I’ll be the first to admit that I’m feeling a few too many emotions all at once these days. I’m attempting to juggle so many balls that they are mostly coming down too rapidly to handle. They thump me on my head right and left. As the control freak that I am, being so out of sorts feels miserable and yet I am beginning to learn how to just survive from one day to the next.
I thought that changing my lifestyle to care for my father-in-law was the ultimate sacrifice. For a time I did it with optimism and a smile on my face. It felt good to be doing nice things for someone else but the days, then months, then years have dragged on and I have not enjoyed the freedom that was once mine. I am mostly tied to my home and a daily schedule and I am getting a case of travel fever that makes me surly and not the kind of person I strive to be. My heart wants to be good but a voice in my head tells me that I need a break. I’ll have to start working on that.
Just when I was drowning in a kind of self pity another challenge came my way. With my husband’s cancer diagnosis my days now include so many visits to the Medical Center that the people there wave at me as though I am an old friend who comes to visit regularly. Everyone is kind and lovely and I appreciate beyond words that my husband is getting healthier with each passing day, but It is an added worry to the ones that I already had and my personality is such that I become totally devoted to being a helper whenever I am needed. It might have been easier to meet so many demands in a kinder time but the world seems to be on fire and my tendency is to fret over people that I do not know who seem to be in trouble.
I have not forgotten the good citizens of Ukraine and the battle that continues relentlessly for them. I think of the warring in the Middle East and wonder if the people in that region will ever fully know peace. I feel great concern for my own nation which seems to be as divided as it has ever been. I wonder if I will witness a sense of unity and purpose in what remains of my lifetime. Such things keep me up at night as I consider what I might do to bring about change.
A cousin that I love is battling cancer as well. Hers is a return of an illness that she thought she had overcome. Her diagnosis is more frightening than my husband’s and yet I find myself drawing inspiration from her as she maintains her optimism and faith. My admiration for her is indescribable and I do my best to emulate her calm and goodness. There is so much irony in the fact that the person who is so sick is having to make the rest of us feel better.

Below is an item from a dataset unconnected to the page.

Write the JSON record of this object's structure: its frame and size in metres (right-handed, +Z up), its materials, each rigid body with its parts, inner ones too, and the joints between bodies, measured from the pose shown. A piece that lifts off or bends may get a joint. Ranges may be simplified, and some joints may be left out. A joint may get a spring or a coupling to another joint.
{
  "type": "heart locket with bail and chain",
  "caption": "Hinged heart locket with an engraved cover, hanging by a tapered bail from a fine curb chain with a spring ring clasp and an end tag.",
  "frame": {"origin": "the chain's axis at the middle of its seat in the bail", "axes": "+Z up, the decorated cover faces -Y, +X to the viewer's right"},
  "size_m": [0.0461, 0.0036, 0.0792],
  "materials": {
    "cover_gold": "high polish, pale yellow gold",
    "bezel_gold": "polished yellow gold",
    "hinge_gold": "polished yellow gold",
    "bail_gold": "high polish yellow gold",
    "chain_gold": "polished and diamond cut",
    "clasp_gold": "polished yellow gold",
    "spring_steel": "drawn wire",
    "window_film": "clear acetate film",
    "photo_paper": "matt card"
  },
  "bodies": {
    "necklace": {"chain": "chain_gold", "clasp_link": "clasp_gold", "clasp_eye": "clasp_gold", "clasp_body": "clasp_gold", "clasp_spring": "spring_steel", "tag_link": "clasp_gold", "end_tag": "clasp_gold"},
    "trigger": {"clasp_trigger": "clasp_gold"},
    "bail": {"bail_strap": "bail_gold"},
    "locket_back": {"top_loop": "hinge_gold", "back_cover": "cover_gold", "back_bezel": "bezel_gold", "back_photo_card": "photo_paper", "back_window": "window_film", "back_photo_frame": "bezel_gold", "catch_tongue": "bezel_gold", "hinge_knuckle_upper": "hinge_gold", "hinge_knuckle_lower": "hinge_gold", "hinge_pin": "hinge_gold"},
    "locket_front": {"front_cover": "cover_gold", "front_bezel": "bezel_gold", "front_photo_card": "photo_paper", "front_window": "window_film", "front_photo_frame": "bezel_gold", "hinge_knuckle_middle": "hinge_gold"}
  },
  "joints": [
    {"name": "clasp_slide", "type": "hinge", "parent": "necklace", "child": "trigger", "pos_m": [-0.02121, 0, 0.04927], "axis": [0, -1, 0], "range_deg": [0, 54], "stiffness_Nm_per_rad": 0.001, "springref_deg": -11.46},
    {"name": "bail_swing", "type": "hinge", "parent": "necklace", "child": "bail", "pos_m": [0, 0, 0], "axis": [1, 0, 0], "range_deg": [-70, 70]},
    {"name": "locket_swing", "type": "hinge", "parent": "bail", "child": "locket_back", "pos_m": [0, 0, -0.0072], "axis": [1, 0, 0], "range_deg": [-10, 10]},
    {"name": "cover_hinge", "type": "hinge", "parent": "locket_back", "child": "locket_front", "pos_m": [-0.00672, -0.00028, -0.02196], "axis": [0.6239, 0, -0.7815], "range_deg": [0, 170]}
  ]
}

Learning that a long time friend just died has done little to soothe the beast that seems to be roaring inside my heart particularly in the dark of night. I will miss her dearly. She was a beautiful sounding board who had a way of helping me understand that my jumble of feelings are normal and not a bad thing at all. She was wise and bold and someone who seemed to understand that sometimes it’s more than okay to let our feelings go freely into the open. Hers was a safe space for me to be me. I was never afraid that she would think badly of me. Hers was a beautiful gift that she shared with so many. Little wonder that everyone refers to her as an angel.
I suppose that my mother had a point when she called me a control freak. I do like to keep a sense of order in my world. I don’t do well when things fray and fall apart. I try to keep daily routines that assure me that everything is going to be okay. I keep a stiff upper lip and stay as calm as I can so that I might carry on. I suppose that I should understand by this point in my life that sometimes I just have to let things go and float along with the wind.
I’ve found myself gravitating to people like my friend, Lissa, who does not appear to worry in the least what others may think of her. In fact she tends to dare folks to criticize her. She speaks her mind without filters and when you are with her you always know how things stand. She is my hero because she has truly overcome any inclinations to sacrifice her true self to impress others. I suppose that I on the other hand am still trying to be a people pleaser and doing so can be exhausting. You’d think that I would know by now that not being able to do all things for all people really is okay.
I have little doubt that I will get through this moment in time. By this point in life I already understand that ups and downs are a normal part of living. I just feel a bit too dumped on at the moment but I will adapt. I’m particularly good at figuring out how to keep moving forward. In the grand scheme of things my trials are trivial compared to so many. The outlook for my future is good, something that can’t be said for many situations in the world today. I tell myself to choose what I can do from day to day and stop worrying so much about the things over which I have no control. I will just keep pushing forward and hoping for brighter days for the many people and reasons that worry me.
I suspect that there is an epidemic of anxiety in the world right now. There seem to be too many leaders who seem to think that the panacea that we all need is massive change and aggression. I look forward to quieter times across the globe but sense that upheavals will continue. I need to take care of what I can and be honest like Lissa when I need a break. The haul is long and running at top speed will exhaust anyone. The long run lies ahead and I hope to be ready for whatever pops into my pathway. I hope that everyone else feels that way as well.
Take care everyone. Together we have this. Let’s not forget to ask each other for help when we need it. My cousin and my friends have taught me this important lesson.